_What you have to do_
Extract every line of the material below and reproduce it faithfully.
=-=-=
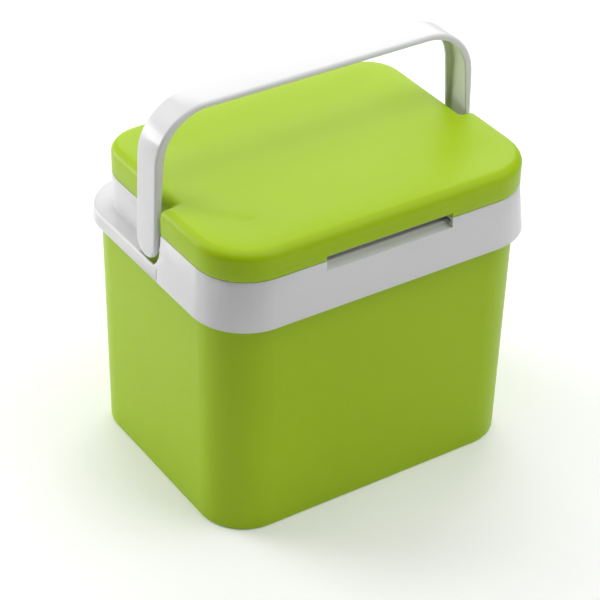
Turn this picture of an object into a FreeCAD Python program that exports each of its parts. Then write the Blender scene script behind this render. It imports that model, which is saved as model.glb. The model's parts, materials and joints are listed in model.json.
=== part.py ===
"""Small insulated cool box: drafted tub, collar, lift-off lid and a swinging bail handle.

Axes: +X along the front, the front faces -Y, +Z is up. The origin is at the middle of the base.
All sizes are in millimetres. The driving sizes are in SIZES and fill the spreadsheet "dims".
"""

import FreeCAD, Part
import math
import os
import Sketcher
from FreeCAD import Vector

SIZES = {
    # green tub: half sizes at the base, and the draft in degrees up to the rim under the collar's ledge
    "tub_foot_x": 144.35,
    "tub_foot_y": 111.0,
    "tub_foot_corner": 41.0,
    "tub_rim_z": 213.5,
    "tub_draft": 0.8,
    "tub_wall": 2.2,
    "tub_foot_round": 2.0,
    "foot_groove_x": 118.0,
    "foot_groove_y": 85.0,
    "foot_groove_corner": 22.0,
    "foot_groove_width": 5.0,
    "foot_groove_depth": 1.2,
    # flange round the tub's rim, which carries the collar
    "flange_x": 150.9,
    "flange_y": 117.5,
    "flange_corner": 44.7,
    "flange_mouth_x": 138.0,
    "flange_mouth_y": 105.6,
    "flange_mouth_corner": 32.0,
    # white collar: half sizes at its lower edge and at the lid seat
    "collar_foot_x": 153.7,
    "collar_foot_y": 120.3,
    "collar_foot_corner": 47.5,
    "collar_foot_z": 203.7,
    "collar_seat_x": 150.0,
    "collar_seat_y": 116.7,
    "collar_seat_corner": 47.0,
    "seat_z": 247.3,
    "ledge_z": 216.3,
    "ledge_round": 3.0,
    "collar_edge": 0.8,
    "skin": 2.5,
    # the rear part of the collar and of the lid stands in, so that the handle folds round it
    "rear_x": 138.6,
    "rear_y": 103.5,
    "rear_corner": 34.0,
    "step_y": 18.0,
    "step_corner": 3.0,
    "clear_y": 170.0,
    "clear_x": 190.0,
    # pivot of the handle and the pocket round the arm's end
    "pivot_z": 233.0,
    "pocket_radius": 20.3,
    "pocket_front": 11.1,
    "pocket_rim_x": 151.2,
    "stud_radius": 5.0,
    "stud_clearance": 0.06,
    "stud_end_x": 133.6,
    # fine groove down the skirt, where the full-height front of the collar begins
    "seam_width": 0.7,
    "seam_floor_x": 152.2,
    # finger recess in the middle of the front, half in the collar and half in the lid
    "finger_x": 59.5,
    "finger_wall_y": 108.0,
    "finger_floor_z": 238.9,
    "finger_top_z": 252.0,
    "finger_cove": 8.3,
    # lid
    "lid_foot_z": 247.6,
    "lid_top_z": 273.0,
    "lid_dish": 1.5,
    "lid_round": 8.0,
    "lid_wall": 2.5,
    "panel_gap": 0.3,
    "panel_foot_z": 248.0,
    "panel_thick": 2.0,
    "plug_x": 121.0,
    "plug_front": 100.0,
    "plug_rear": 90.0,
    "plug_corner": 29.0,
    "plug_foot_z": 229.4,
    # inner liner, set a little forward because the rear wall of the collar stands in
    "liner_foot_x": 117.0,
    "liner_foot_front": 96.0,
    "liner_foot_rear": 86.0,
    "liner_foot_corner": 26.0,
    "liner_foot_z": 26.0,
    "liner_rim_x": 124.0,
    "liner_rim_front": 103.0,
    "liner_rim_rear": 93.0,
    "liner_rim_corner": 32.0,
    "liner_wall": 1.8,
    "liner_flange": 3.5,
    "liner_flange_thick": 2.0,
    # foam
    "foam_gap": 0.3,
    "foam_neck_x": 131.5,
    "foam_neck_front": 105.0,
    "foam_neck_rear": 99.0,
    "foam_neck_corner": 33.0,
    "foam_top_z": 244.6,
    # handle: a strap bent into a bail, its arms thin at the foot and deeper at the shoulder.
    # The foot sizes are at the arm's lower end, the shoulder is where the corner's arc begins.
    "strap_half": 14.8,
    "arm_foot_x": 153.0,
    "arm_shoulder_x": 150.4,
    "arm_shoulder_z": 304.5,
    "handle_top_z": 349.5,
    "inner_foot_x": 149.4,
    "inner_shoulder_x": 142.7,
    "inner_shoulder_z": 308.0,
    "bar_depth": 4.5,
    "strap_round": 2.6,
    "strap_edge": 0.8,
    # channel along the inside of the strap
    "strap_rim": 2.6,
    "strap_web": 2.2,
    "channel_foot_x": 149.8,
    "channel_clear_x": 140.0,
    # hub between the arm and the collar's set-in wall, round the stud
    "hub_radius": 9.0,
    "hub_end_x": 139.2,
    "hub_root_x": 149.0,
}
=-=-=
_Solution to this task_
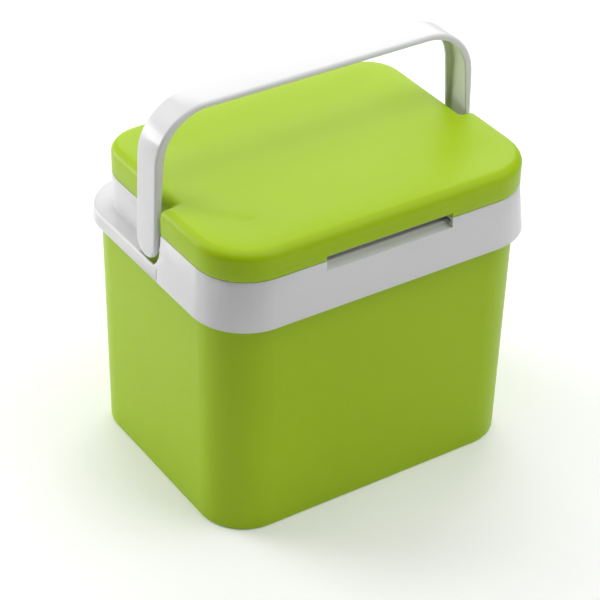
Turn this picture of an object into a FreeCAD Python program that exports each of its parts. Then write the Blender scene script behind this render. It imports that model, which is saved as model.glb. The model's parts, materials and joints are listed in model.json.
=== part.py ===
"""Small insulated cool box: drafted tub, collar, lift-off lid and a swinging bail handle.

Axes: +X along the front, the front faces -Y, +Z is up. The origin is at the middle of the base.
All sizes are in millimetres. The driving sizes are in SIZES and fill the spreadsheet "dims".
"""

import FreeCAD, Part
import math
import os
import Sketcher
from FreeCAD import Vector

SIZES = {
    # green tub: half sizes at the base, and the draft in degrees up to the rim under the collar's ledge
    "tub_foot_x": 144.35,
    "tub_foot_y": 111.0,
    "tub_foot_corner": 41.0,
    "tub_rim_z": 213.5,
    "tub_draft": 0.8,
    "tub_wall": 2.2,
    "tub_foot_round": 2.0,
    "foot_groove_x": 118.0,
    "foot_groove_y": 85.0,
    "foot_groove_corner": 22.0,
    "foot_groove_width": 5.0,
    "foot_groove_depth": 1.2,
    # flange round the tub's rim, which carries the collar
    "flange_x": 150.9,
    "flange_y": 117.5,
    "flange_corner": 44.7,
    "flange_mouth_x": 138.0,
    "flange_mouth_y": 105.6,
    "flange_mouth_corner": 32.0,
    # white collar: half sizes at its lower edge and at the lid seat
    "collar_foot_x": 153.7,
    "collar_foot_y": 120.3,
    "collar_foot_corner": 47.5,
    "collar_foot_z": 203.7,
    "collar_seat_x": 150.0,
    "collar_seat_y": 116.7,
    "collar_seat_corner": 47.0,
    "seat_z": 247.3,
    "ledge_z": 216.3,
    "ledge_round": 3.0,
    "collar_edge": 0.8,
    "skin": 2.5,
    # the rear part of the collar and of the lid stands in, so that the handle folds round it
    "rear_x": 138.6,
    "rear_y": 103.5,
    "rear_corner": 34.0,
    "step_y": 18.0,
    "step_corner": 3.0,
    "clear_y": 170.0,
    "clear_x": 190.0,
    # pivot of the handle and the pocket round the arm's end
    "pivot_z": 233.0,
    "pocket_radius": 20.3,
    "pocket_front": 11.1,
    "pocket_rim_x": 151.2,
    "stud_radius": 5.0,
    "stud_clearance": 0.06,
    "stud_end_x": 133.6,
    # fine groove down the skirt, where the full-height front of the collar begins
    "seam_width": 0.7,
    "seam_floor_x": 152.2,
    # finger recess in the middle of the front, half in the collar and half in the lid
    "finger_x": 59.5,
    "finger_wall_y": 108.0,
    "finger_floor_z": 238.9,
    "finger_top_z": 252.0,
    "finger_cove": 8.3,
    # lid
    "lid_foot_z": 247.6,
    "lid_top_z": 273.0,
    "lid_dish": 1.5,
    "lid_round": 8.0,
    "lid_wall": 2.5,
    "panel_gap": 0.3,
    "panel_foot_z": 248.0,
    "panel_thick": 2.0,
    "plug_x": 121.0,
    "plug_front": 100.0,
    "plug_rear": 90.0,
    "plug_corner": 29.0,
    "plug_foot_z": 229.4,
    # inner liner, set a little forward because the rear wall of the collar stands in
    "liner_foot_x": 117.0,
    "liner_foot_front": 96.0,
    "liner_foot_rear": 86.0,
    "liner_foot_corner": 26.0,
    "liner_foot_z": 26.0,
    "liner_rim_x": 124.0,
    "liner_rim_front": 103.0,
    "liner_rim_rear": 93.0,
    "liner_rim_corner": 32.0,
    "liner_wall": 1.8,
    "liner_flange": 3.5,
    "liner_flange_thick": 2.0,
    # foam
    "foam_gap": 0.3,
    "foam_neck_x": 131.5,
    "foam_neck_front": 105.0,
    "foam_neck_rear": 99.0,
    "foam_neck_corner": 33.0,
    "foam_top_z": 244.6,
    # handle: a strap bent into a bail, its arms thin at the foot and deeper at the shoulder.
    # The foot sizes are at the arm's lower end, the shoulder is where the corner's arc begins.
    "strap_half": 14.8,
    "arm_foot_x": 153.0,
    "arm_shoulder_x": 150.4,
    "arm_shoulder_z": 304.5,
    "handle_top_z": 349.5,
    "inner_foot_x": 149.4,
    "inner_shoulder_x": 142.7,
    "inner_shoulder_z": 308.0,
    "bar_depth": 4.5,
    "strap_round": 2.6,
    "strap_edge": 0.8,
    # channel along the inside of the strap
    "strap_rim": 2.6,
    "strap_web": 2.2,
    "channel_foot_x": 149.8,
    "channel_clear_x": 140.0,
    # hub between the arm and the collar's set-in wall, round the stud
    "hub_radius": 9.0,
    "hub_end_x": 139.2,
    "hub_root_x": 149.0,
}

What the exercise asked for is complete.